On Windows install http://chocolatey.org/ then
choco install python
Open a new cmd-window with the updated PATH. Next, do
choco install pip
After that you can
pip install pyside
pip install ipython
...
Since no one has mentioned pipenv here, I would like to describe my views why everyone should use it for managing python packages.
As #ColonelPanic mentioned there are several issues with the Python Package Index and with pip and virtualenv also.
Pipenv solves most of the issues with pip and provides additional features also.
Pipenv features
Pipenv is intended to replace pip and virtualenv, which means pipenv will automatically create a separate virtual environment for every project thus avoiding conflicts between different python versions/package versions for different projects.

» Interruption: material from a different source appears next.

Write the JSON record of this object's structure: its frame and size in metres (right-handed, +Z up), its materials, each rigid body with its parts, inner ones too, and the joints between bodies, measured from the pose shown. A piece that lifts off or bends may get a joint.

Enables truly deterministic builds, while easily specifying only what you want.
Generates and checks file hashes for locked dependencies.
Automatically install required Pythons, if pyenv is available.
Automatically finds your project home, recursively, by looking for a Pipfile.
Automatically generates a Pipfile, if one doesn’t exist.
Automatically creates a virtualenv in a standard location.
Automatically adds/removes packages to a Pipfile when they are un/installed.
Automatically loads .env files, if they exist.
If you have worked on python projects before, you would realize these features make managing packages way easier.
Other Commands
check checks for security vulnerabilities and asserts that PEP 508 requirements are being met by the current environment. (which I think is a great feature especially after this - Malicious packages on PyPi)
graph will show you a dependency graph, of your installed dependencies.
You can read more about it here - Pipenv.
Installation
You can find the installation documentation here
P.S.: If you liked working with the Python Package requests , you would be pleased to know that pipenv is by the same developer Kenneth Reitz
In 2019 poetry is the package and dependency manager you are looking for.
https://github.com/sdispater/poetry#why
It's modern, simple and reliable.
Poetry is what you're looking for. It takes care of dependency management, virtual environments, running.